Jeremy Manson said...

Mostly what Peter said. If you have:

class Foo {
Object o = new Object();
void Thread1() {
o = null;
}
void Thread2() {
if (o == null) return;
try {
int x = o.hashCode();
} catch (NullPointerException e) {
}
}
}

You still have to catch the NPE if Thread1 sets o to null after the if statement executes.

Anonymous said...

Thank you guys.

Anonymous said...

So what this means is

try {
int a = 0;
int b = 1;
} catch(Exception e) {
}

The compiler is free to reorder the above.
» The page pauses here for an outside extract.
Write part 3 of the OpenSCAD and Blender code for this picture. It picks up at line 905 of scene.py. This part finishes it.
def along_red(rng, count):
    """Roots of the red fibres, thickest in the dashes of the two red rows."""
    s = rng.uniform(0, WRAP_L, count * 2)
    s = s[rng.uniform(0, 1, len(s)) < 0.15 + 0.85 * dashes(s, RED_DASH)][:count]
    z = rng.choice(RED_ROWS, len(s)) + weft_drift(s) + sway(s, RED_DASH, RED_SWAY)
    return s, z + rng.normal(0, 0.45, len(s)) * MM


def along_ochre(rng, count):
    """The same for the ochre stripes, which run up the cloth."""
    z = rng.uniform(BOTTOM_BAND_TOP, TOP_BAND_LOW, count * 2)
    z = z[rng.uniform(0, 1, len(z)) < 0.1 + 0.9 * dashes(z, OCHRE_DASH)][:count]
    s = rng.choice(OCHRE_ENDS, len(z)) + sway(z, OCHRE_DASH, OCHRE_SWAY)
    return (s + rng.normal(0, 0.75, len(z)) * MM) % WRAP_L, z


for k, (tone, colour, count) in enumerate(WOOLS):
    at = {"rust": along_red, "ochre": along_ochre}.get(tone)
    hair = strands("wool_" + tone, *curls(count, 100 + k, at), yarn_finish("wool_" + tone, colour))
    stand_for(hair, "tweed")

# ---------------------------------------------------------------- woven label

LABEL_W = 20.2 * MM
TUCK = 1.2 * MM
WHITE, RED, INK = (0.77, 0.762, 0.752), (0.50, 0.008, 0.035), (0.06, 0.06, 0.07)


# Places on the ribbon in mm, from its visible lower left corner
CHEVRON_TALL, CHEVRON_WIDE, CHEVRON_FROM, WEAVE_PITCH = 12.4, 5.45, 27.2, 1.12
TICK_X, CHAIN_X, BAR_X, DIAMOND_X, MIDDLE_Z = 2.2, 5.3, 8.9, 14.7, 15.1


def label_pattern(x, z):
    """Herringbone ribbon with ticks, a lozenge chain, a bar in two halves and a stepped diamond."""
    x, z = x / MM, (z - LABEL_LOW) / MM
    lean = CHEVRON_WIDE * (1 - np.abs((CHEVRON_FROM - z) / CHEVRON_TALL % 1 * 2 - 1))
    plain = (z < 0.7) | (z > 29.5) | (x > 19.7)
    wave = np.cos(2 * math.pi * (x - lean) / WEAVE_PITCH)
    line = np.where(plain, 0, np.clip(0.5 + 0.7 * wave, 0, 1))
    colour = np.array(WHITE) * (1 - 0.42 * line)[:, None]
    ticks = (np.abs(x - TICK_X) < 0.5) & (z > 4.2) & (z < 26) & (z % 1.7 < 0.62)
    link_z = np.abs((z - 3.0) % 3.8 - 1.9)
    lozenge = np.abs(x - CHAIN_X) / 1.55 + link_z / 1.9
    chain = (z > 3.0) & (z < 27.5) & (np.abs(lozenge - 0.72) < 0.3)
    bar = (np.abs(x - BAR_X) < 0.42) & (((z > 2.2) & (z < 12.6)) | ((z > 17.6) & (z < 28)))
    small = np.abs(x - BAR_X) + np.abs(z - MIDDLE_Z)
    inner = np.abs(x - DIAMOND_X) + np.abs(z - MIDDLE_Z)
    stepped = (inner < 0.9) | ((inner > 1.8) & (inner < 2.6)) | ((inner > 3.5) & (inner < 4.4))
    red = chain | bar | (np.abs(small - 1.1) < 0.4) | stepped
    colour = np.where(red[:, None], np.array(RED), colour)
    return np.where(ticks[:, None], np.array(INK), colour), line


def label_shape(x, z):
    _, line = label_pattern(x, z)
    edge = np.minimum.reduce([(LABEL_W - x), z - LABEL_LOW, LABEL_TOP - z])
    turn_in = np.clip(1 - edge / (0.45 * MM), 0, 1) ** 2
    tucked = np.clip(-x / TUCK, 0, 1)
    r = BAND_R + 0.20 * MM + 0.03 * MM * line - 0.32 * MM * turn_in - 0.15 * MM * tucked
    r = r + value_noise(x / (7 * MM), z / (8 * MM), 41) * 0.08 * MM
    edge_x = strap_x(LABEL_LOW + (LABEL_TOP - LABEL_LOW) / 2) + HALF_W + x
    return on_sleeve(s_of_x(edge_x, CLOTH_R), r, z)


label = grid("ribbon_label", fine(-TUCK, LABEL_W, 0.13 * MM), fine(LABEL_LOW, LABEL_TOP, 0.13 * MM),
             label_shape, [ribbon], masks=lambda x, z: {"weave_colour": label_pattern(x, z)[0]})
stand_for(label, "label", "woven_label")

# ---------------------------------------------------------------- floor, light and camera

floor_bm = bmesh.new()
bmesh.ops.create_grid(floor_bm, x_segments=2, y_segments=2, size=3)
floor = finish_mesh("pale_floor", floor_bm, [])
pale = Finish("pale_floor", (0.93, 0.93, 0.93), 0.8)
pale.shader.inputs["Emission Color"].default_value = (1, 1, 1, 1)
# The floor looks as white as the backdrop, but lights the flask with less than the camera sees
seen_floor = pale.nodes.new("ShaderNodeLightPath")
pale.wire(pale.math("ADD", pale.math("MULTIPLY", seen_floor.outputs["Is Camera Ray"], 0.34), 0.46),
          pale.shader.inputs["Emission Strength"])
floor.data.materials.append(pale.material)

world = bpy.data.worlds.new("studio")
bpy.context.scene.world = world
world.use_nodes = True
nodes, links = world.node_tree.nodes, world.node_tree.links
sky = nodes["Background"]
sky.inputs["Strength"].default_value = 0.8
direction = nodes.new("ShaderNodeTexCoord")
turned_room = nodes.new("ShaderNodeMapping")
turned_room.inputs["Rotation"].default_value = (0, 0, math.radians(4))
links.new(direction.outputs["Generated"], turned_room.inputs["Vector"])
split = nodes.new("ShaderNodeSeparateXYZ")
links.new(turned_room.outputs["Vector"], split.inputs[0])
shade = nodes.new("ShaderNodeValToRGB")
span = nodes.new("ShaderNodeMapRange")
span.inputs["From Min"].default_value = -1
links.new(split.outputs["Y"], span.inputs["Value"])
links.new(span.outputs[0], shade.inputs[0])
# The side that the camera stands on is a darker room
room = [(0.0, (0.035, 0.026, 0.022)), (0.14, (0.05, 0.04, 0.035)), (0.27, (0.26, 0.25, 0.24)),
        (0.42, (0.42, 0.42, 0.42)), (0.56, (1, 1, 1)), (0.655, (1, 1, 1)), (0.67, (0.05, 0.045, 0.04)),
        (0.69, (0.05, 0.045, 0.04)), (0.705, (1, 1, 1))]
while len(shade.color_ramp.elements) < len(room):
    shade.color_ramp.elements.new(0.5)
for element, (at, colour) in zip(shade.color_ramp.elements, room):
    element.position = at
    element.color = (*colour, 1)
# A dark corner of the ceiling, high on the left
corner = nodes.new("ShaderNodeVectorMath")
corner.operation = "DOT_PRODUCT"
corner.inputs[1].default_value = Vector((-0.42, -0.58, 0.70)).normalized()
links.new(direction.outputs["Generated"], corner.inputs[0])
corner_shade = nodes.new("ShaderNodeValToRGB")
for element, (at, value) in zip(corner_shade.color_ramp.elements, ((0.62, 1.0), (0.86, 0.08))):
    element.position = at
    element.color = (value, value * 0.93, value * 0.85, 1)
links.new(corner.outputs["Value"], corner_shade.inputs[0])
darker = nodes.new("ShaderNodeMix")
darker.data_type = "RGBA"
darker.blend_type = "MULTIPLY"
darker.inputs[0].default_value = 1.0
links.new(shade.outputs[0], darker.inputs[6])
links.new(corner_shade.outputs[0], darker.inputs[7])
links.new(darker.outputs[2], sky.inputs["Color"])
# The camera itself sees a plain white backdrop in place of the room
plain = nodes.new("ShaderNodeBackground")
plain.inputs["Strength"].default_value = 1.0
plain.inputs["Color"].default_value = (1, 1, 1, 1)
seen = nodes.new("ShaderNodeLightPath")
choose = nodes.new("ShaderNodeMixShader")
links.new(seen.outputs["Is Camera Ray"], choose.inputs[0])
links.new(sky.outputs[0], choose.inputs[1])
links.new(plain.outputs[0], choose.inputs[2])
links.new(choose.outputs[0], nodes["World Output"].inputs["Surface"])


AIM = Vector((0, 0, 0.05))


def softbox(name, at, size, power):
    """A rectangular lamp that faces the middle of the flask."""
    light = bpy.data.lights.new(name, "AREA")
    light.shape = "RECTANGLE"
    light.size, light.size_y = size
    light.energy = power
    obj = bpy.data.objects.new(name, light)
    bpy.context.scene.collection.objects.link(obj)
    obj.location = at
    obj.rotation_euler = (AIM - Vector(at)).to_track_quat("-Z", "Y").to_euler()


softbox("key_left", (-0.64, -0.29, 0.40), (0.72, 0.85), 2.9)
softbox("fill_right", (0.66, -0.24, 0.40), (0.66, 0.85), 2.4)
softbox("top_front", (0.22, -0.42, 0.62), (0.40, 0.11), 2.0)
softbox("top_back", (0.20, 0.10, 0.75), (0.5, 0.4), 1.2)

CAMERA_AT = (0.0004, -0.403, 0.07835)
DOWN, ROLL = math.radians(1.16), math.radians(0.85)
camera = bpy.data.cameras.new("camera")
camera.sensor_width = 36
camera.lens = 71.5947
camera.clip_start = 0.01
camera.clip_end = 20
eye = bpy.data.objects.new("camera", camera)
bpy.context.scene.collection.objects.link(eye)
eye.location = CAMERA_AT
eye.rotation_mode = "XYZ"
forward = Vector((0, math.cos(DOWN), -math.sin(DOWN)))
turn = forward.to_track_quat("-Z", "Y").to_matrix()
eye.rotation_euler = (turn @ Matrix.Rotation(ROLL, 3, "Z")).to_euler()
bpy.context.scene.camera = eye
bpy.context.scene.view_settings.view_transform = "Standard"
There are chances that one thread might see the above as
int a = 0; int b = 1;

whereas another might see it as
int b = 1; int a = 0;

pveentjer said...

That is correct.

ps: if the variables are local and not instance variables, other threads are not able to see the variables. So your example is not going to lead to reordering/visibility problems.

Anonymous said...

Thanks. Had this doubt lingering in my mind for sometime.

Anonymous said...

Well said.

Unknown said...

Perhaps you ve answered this in some other blog but I m trying to figure out what barriers are involved with volatile load/stores:

T0:
store(volatile_var, 1)
load(volatile_var)
.....
....
load(volatile_var)

T1:
store(volatile_var, 30)

Assuming the way the interleaving goes as follows: T1's last store happens before T0's last load, I would assume either the volatile variable is not stored in WB memory or if it is something invalidates it before doing a load else it will get 1 no? The JSR cookbook seems to imply we would use a LoadLoad Barrier before the last volatile load which IIRC is lfence on x86 and that is a noop for WB memory? So volatile is never placed in WB memory?

Jeremy Manson said...

@bank kus - LoadLoad barriers on x86 are a no-op because the memory consistency barriers make them unnecessary, not because that level of consistency is unavailable. Specifically, every two instructions on x86 behave as if there is an intervening LoadLoad barrier. The JSR-133 cookbook is right - basically, no explicit coherence operations are needed for volatile reads, and a StoreLoad is needed after volatile writes.